RustDesk iOS audio capture is implemented following the existing audio service pattern, capturing app audio by default and sending it to peers using the Opus codec.

Architecture

Components

  1. Native Layer (libs/scrap/src/ios/native/ScreenCapture.m)

    • Captures audio using ReplayKit's audio sample buffers
    • Supports both app audio and microphone audio
    • Converts audio format information for Rust processing
  2. FFI Layer (libs/scrap/src/ios/ffi.rs)

    • Provides safe Rust bindings for audio control
    • enable_audio(mic: bool, app_audio: bool) - Enable/disable audio sources
    • set_audio_callback() - Register callback for audio data
  3. Audio Service (src/server/audio_service.rs::ios_impl)

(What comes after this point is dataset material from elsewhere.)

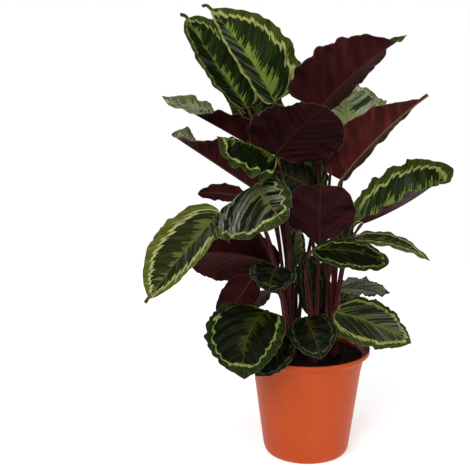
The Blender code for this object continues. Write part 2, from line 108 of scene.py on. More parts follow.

    • Follows the same pattern as other platforms
    • Uses Opus encoder with 48kHz stereo configuration
    • Processes audio in 10ms chunks (480 samples)
    • Sends encoded audio as AudioFrame messages

Audio Flow

  1. Capture: ReplayKit provides audio as Linear PCM in CMSampleBuffer format
  2. Callback: Native code passes raw PCM data to Rust via FFI callback
  3. Conversion: Rust converts audio data from i16 to f32 normalized [-1.0, 1.0]
  4. Encoding: Opus encoder compresses audio for network transmission
  5. Transmission: Encoded audio sent to peers as protobuf messages

Configuration

  • Sample Rate: 48,000 Hz (standard for all platforms)
  • Channels: 2 (Stereo)
  • Format: Linear PCM, typically 16-bit
  • Encoder: Opus with LowDelay application mode
  • Frame Size: 480 samples (10ms at 48kHz)

Usage

By default, app audio is captured automatically when screen recording starts:

// In audio_service.rs
enable_audio(false, true); // mic=false, app_audio=true

To enable microphone:

enable_audio(true, true); // mic=true, app_audio=true

Permissions

  • App Audio: No additional permission required (part of screen recording)
  • Microphone: Requires NSMicrophoneUsageDescription in Info.plist

Implementation Details

Audio Format Handling

The native layer logs audio format on first capture:

Audio format - Sample rate: 48000, Channels: 2, Bits per channel: 16, Format: 1819304813

Zero Detection

Like other platforms, implements audio zero gate to avoid sending silent frames:

  • Tracks consecutive zero frames
  • Stops sending after 800 frames of silence
  • Resumes immediately when audio detected

Thread Safety

  • Audio callback runs on ReplayKit's audio queue
  • Uses Rust channels for thread-safe communication
  • Non-blocking receive in service loop

Limitations

  • Audio only available during active screen capture
  • System audio requires Broadcast Upload Extension
  • Audio/video synchronization handled separately